Towards Algorithmic Fidelity: Mental Health Representation across Demographics in Synthetic vs. Human-generated Data
Shinka Mori, Oana Ignat, Andrew Lee, Rada Mihalcea
TL;DR
This work probes how synthetic depression data generated by GPT-3 reflects or distorts demographic patterns, introducing HeadRoom—a synthetic dataset of $3,120$ posts controlled for race, gender, and time (pre/post-COVID)—and comparing it to the human-generated UMD-ODH dataset. Through semantic analysis with Structural Topic Models and lexical analysis using LIWC-based log-odds, the study characterizes predominant stressors by demographic group and assesses cross-dataset fidelity, finding that synthetic data captures many real-world stressor patterns while also revealing additional, potentially model-induced topics.

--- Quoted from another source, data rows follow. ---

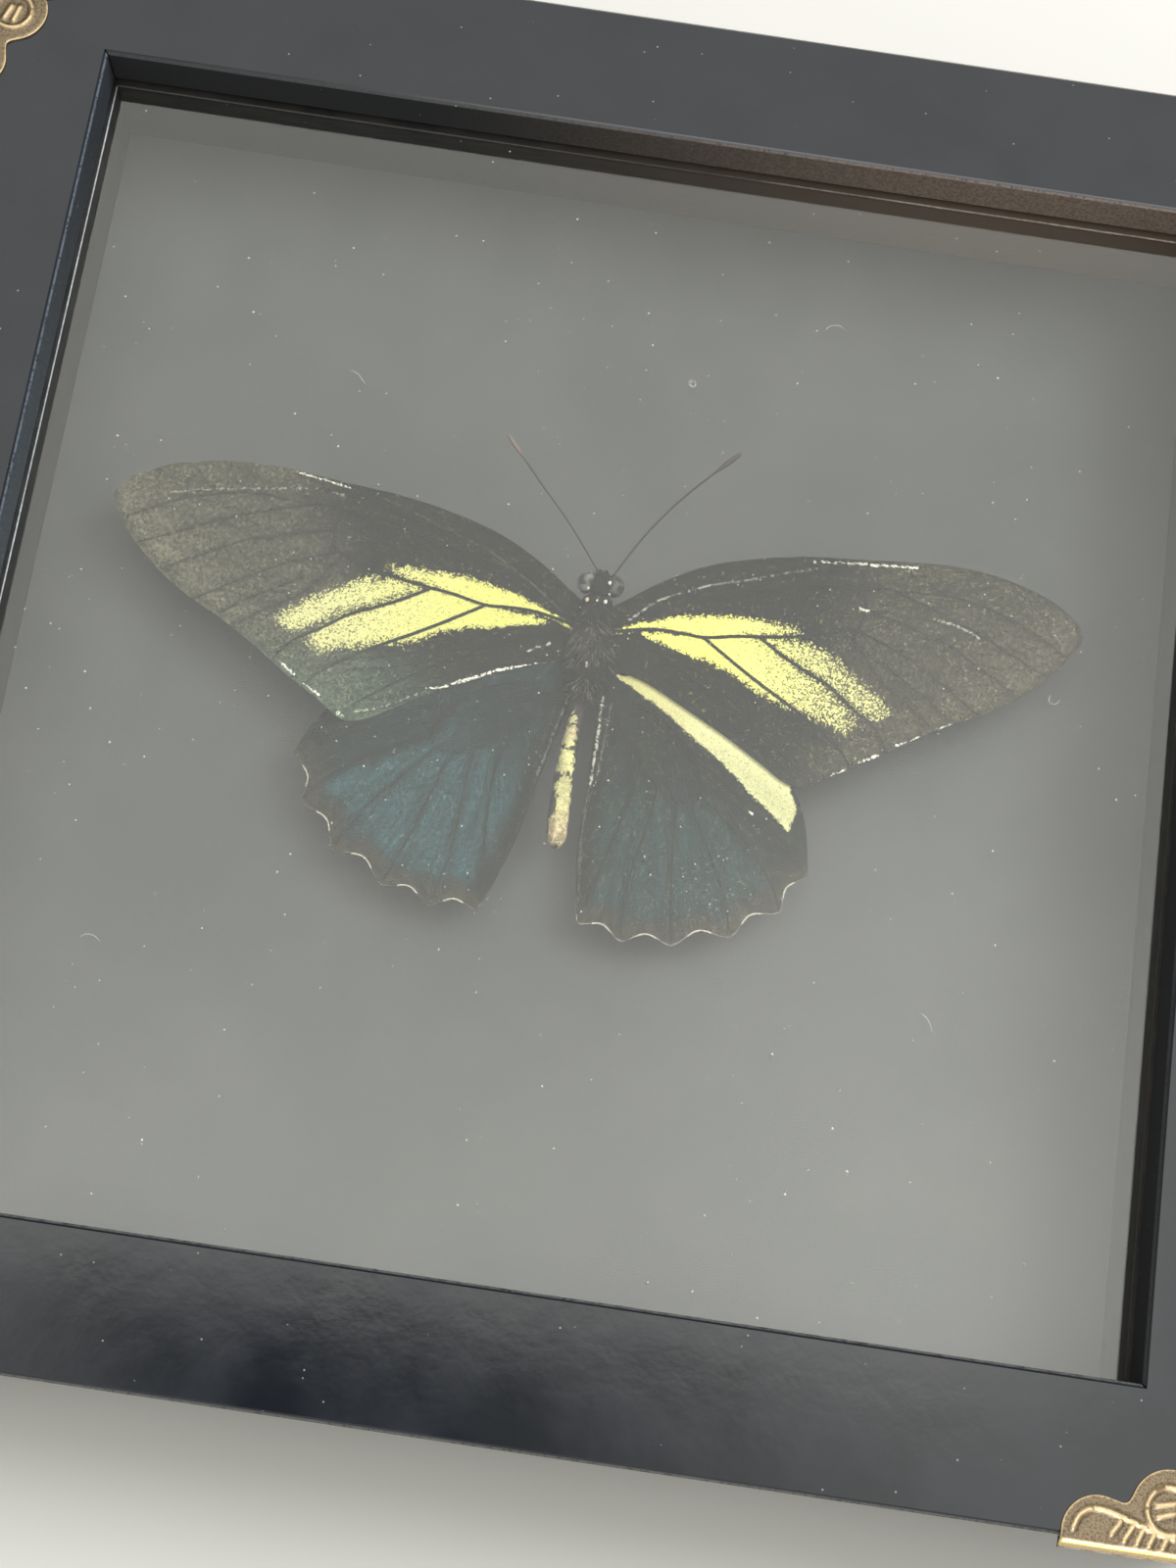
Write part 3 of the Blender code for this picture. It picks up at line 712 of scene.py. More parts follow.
def strip_material():
    """The dark spacer strips, with the soft grain of cut board and painted light on the top side's right
    part.
    """
    s = Shader("spacer_strip")
    layers = s.noise(0.5, 3.0, 0.6, (0.15, 0.15, 1.0))
    cloud = s.noise(6.0, 3.0)
    colour = s.mix(s.range(layers, 0.3, 0.7), (0.016, 0.016, 0.017), (0.04, 0.037, 0.036))
    colour = s.mix(s.range(cloud, 0.4, 0.7, 0.0, 0.4), colour, (0.05, 0.042, 0.038))
    # Painted light: the top strip's right part turns a lit brown.
    colour = s.mix(s.lit_part(), colour, (0.17, 0.122, 0.09))
    s.set(Base_Color=colour, Roughness=s.range(cloud, 0.2, 0.8, 0.45, 0.6),
          Normal=s.bump(layers, 0.05, 0.5))
    return s.material


def edging_material():
    """The strips' cut edge under the glass: brown, with painted highlight in bluish white, and pink on the
    top's lit right part.
    """
    s = Shader("strip_edging")
    fibres = s.noise(0.6, 4.0, 0.6)
    # Painted highlight colour: bluish white, turning pink on the top side's lit right part.
    pale = s.mix(s.lit_part(), (0.7, 0.76, 0.8), (0.8, 0.64, 0.55))
    colour = s.mix(s.value("tone"), (0.06, 0.045, 0.04), pale)
    colour = s.mix(s.range(fibres, 0.35, 0.7, 0.4, 0.0), colour, (0.06, 0.05, 0.045))
    s.set(Base_Color=colour, Roughness=s.range(fibres, 0.2, 0.8, 0.7, 0.9),
          Normal=s.bump(fibres, 0.05, 0.5))
    return s.material


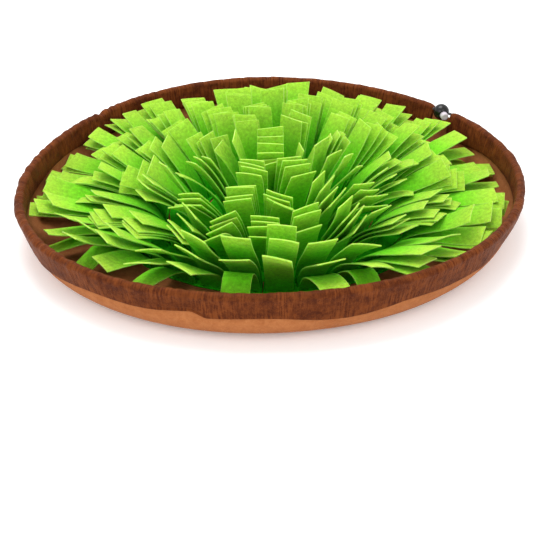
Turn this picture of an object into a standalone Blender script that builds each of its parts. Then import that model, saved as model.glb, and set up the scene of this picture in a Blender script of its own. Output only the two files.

The results demonstrate partial algorithmic fidelity between synthetic and human data and provide methodological procedures, prompt-tuning practices, and analytic pipelines to probe biases in LLM-generated mental health data. The work highlights both the utility and risks of using synthetic data in sensitive domains, offering a reproducible framework and open resources to benchmark demographic representations in LLM-generated mental health content for research and system evaluation.
Abstract
Synthetic data generation has the potential to impact applications and domains with scarce data. However, before such data is used for sensitive tasks such as mental health, we need an understanding of how different demographics are represented in it. In our paper, we analyze the potential of producing synthetic data using GPT-3 by exploring the various stressors it attributes to different race and gender combinations, to provide insight for future researchers looking into using LLMs for data generation. Using GPT-3, we develop HEADROOM, a synthetic dataset of 3,120 posts about depression-triggering stressors, by controlling for race, gender, and time frame (before and after COVID-19). Using this dataset, we conduct semantic and lexical analyses to (1) identify the predominant stressors for each demographic group; and (2) compare our synthetic data to a human-generated dataset. We present the procedures to generate queries to develop depression data using GPT-3, and conduct analyzes to uncover the types of stressors it assigns to demographic groups, which could be used to test the limitations of LLMs for synthetic data generation for depression data. Our findings show that synthetic data mimics some of the human-generated data distribution for the predominant depression stressors across diverse demographics.